* Brief *
Give the data a second time, exactly and in full.

* Stored records *

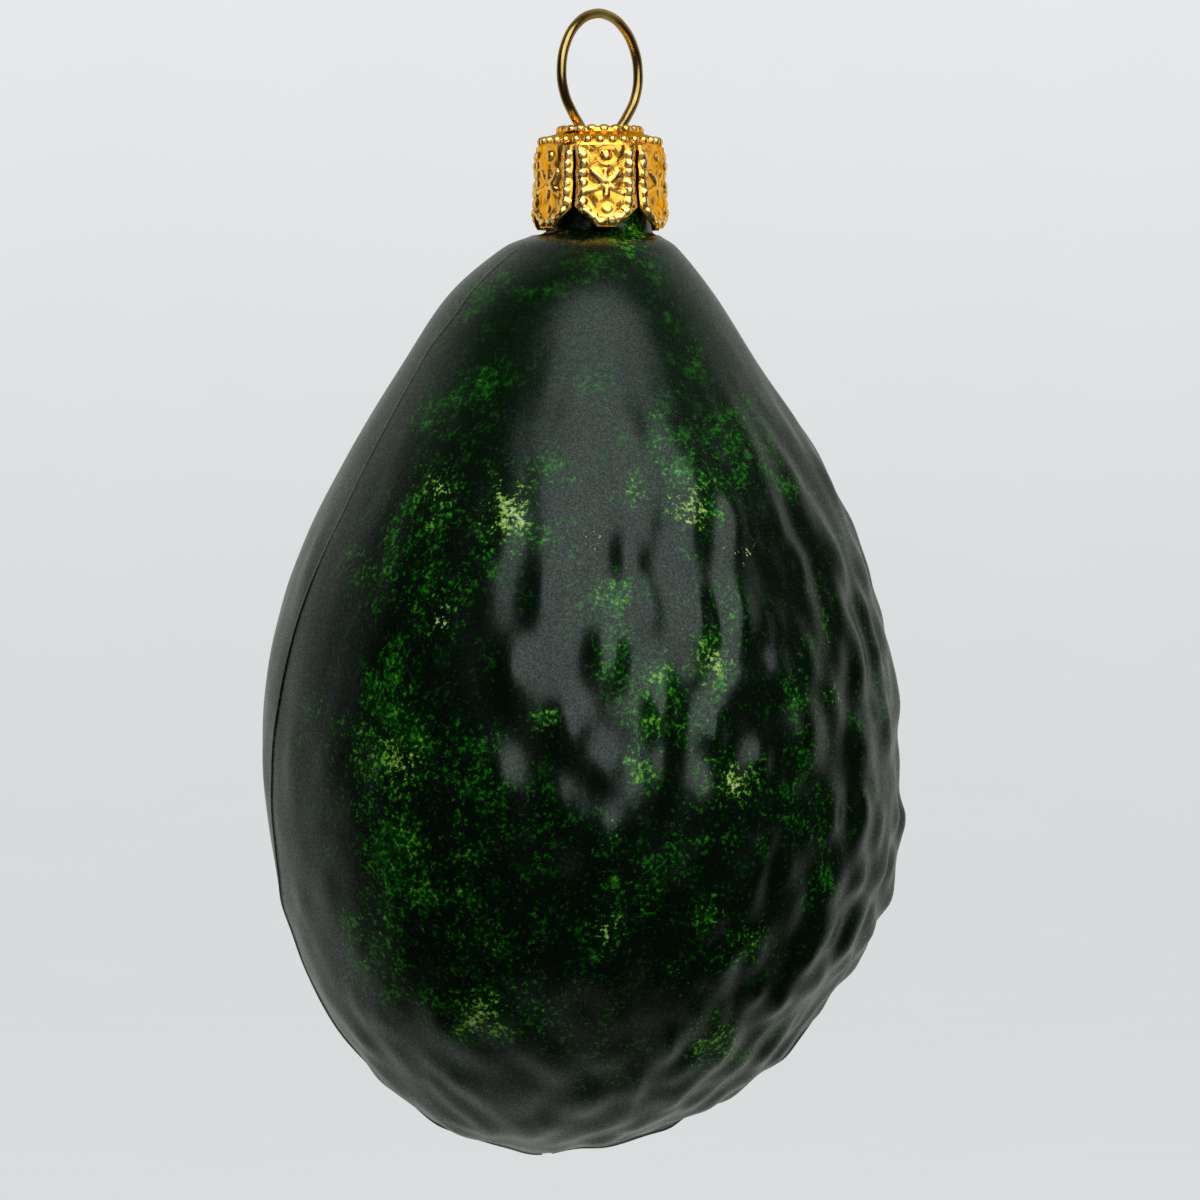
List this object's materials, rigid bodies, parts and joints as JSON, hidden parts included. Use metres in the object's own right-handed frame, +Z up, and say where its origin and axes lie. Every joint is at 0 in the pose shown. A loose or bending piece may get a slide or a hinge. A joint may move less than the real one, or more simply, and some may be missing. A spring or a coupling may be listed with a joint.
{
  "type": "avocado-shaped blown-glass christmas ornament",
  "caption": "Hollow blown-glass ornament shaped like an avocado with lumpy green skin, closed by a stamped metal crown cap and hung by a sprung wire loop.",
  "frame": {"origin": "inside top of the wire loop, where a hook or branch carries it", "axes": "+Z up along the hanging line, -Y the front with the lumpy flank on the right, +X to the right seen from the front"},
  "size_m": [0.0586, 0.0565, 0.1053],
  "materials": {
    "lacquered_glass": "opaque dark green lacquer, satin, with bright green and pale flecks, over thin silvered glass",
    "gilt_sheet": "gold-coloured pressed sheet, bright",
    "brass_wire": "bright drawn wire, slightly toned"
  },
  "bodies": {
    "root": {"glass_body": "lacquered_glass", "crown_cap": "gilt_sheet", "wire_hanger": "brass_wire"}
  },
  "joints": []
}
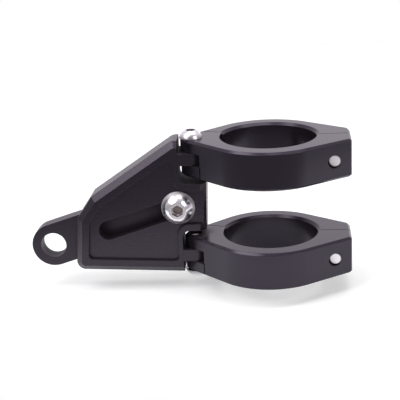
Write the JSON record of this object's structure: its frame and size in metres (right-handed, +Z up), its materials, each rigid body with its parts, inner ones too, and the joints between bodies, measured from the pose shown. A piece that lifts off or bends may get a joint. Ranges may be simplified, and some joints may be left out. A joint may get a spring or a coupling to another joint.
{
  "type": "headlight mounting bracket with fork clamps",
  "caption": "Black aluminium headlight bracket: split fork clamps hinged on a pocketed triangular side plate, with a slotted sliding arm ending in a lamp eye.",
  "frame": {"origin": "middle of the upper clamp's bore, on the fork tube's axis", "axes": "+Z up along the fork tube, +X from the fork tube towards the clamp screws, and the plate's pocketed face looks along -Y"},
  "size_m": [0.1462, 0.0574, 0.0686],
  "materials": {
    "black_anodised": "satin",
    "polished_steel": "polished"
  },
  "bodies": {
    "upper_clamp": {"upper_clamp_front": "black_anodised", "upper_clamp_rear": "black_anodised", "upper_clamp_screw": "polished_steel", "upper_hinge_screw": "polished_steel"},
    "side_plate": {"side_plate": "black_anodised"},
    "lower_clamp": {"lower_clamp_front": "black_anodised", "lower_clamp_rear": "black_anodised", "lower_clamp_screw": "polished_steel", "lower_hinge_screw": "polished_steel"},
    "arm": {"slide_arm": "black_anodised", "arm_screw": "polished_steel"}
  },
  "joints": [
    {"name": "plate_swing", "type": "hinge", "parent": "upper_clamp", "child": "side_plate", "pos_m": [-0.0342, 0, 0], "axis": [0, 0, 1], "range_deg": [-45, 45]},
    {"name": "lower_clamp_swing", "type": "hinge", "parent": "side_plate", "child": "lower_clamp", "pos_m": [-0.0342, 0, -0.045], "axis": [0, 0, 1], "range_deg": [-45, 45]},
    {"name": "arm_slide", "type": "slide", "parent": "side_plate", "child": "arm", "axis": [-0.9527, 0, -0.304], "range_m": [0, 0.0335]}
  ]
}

* Result for this exercise *
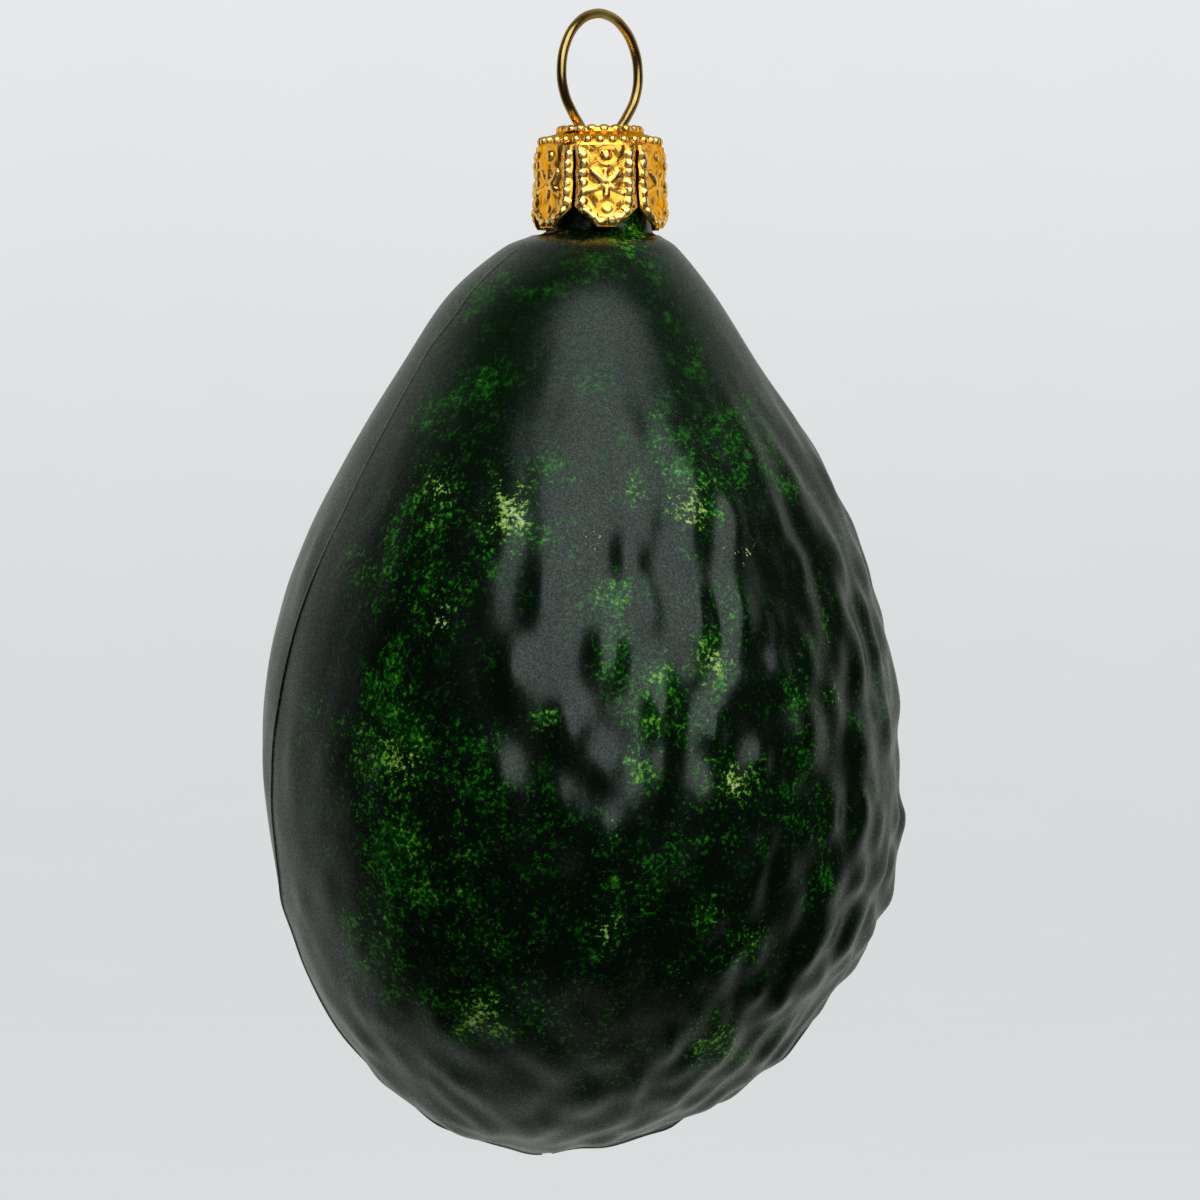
List this object's materials, rigid bodies, parts and joints as JSON, hidden parts included. Use metres in the object's own right-handed frame, +Z up, and say where its origin and axes lie. Every joint is at 0 in the pose shown. A loose or bending piece may get a slide or a hinge. A joint may move less than the real one, or more simply, and some may be missing. A spring or a coupling may be listed with a joint.
{
  "type": "avocado-shaped blown-glass christmas ornament",
  "caption": "Hollow blown-glass ornament shaped like an avocado with lumpy green skin, closed by a stamped metal crown cap and hung by a sprung wire loop.",
  "frame": {"origin": "inside top of the wire loop, where a hook or branch carries it", "axes": "+Z up along the hanging line, -Y the front with the lumpy flank on the right, +X to the right seen from the front"},
  "size_m": [0.0586, 0.0565, 0.1053],
  "materials": {
    "lacquered_glass": "opaque dark green lacquer, satin, with bright green and pale flecks, over thin silvered glass",
    "gilt_sheet": "gold-coloured pressed sheet, bright",
    "brass_wire": "bright drawn wire, slightly toned"
  },
  "bodies": {
    "root": {"glass_body": "lacquered_glass", "crown_cap": "gilt_sheet", "wire_hanger": "brass_wire"}
  },
  "joints": []
}
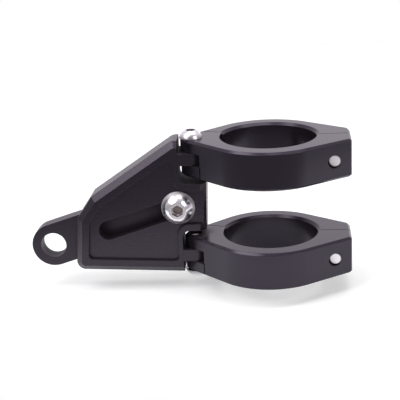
Write the JSON record of this object's structure: its frame and size in metres (right-handed, +Z up), its materials, each rigid body with its parts, inner ones too, and the joints between bodies, measured from the pose shown. A piece that lifts off or bends may get a joint. Ranges may be simplified, and some joints may be left out. A joint may get a spring or a coupling to another joint.
{
  "type": "headlight mounting bracket with fork clamps",
  "caption": "Black aluminium headlight bracket: split fork clamps hinged on a pocketed triangular side plate, with a slotted sliding arm ending in a lamp eye.",
  "frame": {"origin": "middle of the upper clamp's bore, on the fork tube's axis", "axes": "+Z up along the fork tube, +X from the fork tube towards the clamp screws, and the plate's pocketed face looks along -Y"},
  "size_m": [0.1462, 0.0574, 0.0686],
  "materials": {
    "black_anodised": "satin",
    "polished_steel": "polished"
  },
  "bodies": {
    "upper_clamp": {"upper_clamp_front": "black_anodised", "upper_clamp_rear": "black_anodised", "upper_clamp_screw": "polished_steel", "upper_hinge_screw": "polished_steel"},
    "side_plate": {"side_plate": "black_anodised"},
    "lower_clamp": {"lower_clamp_front": "black_anodised", "lower_clamp_rear": "black_anodised", "lower_clamp_screw": "polished_steel", "lower_hinge_screw": "polished_steel"},
    "arm": {"slide_arm": "black_anodised", "arm_screw": "polished_steel"}
  },
  "joints": [
    {"name": "plate_swing", "type": "hinge", "parent": "upper_clamp", "child": "side_plate", "pos_m": [-0.0342, 0, 0], "axis": [0, 0, 1], "range_deg": [-45, 45]},
    {"name": "lower_clamp_swing", "type": "hinge", "parent": "side_plate", "child": "lower_clamp", "pos_m": [-0.0342, 0, -0.045], "axis": [0, 0, 1], "range_deg": [-45, 45]},
    {"name": "arm_slide", "type": "slide", "parent": "side_plate", "child": "arm", "axis": [-0.9527, 0, -0.304], "range_m": [0, 0.0335]}
  ]
}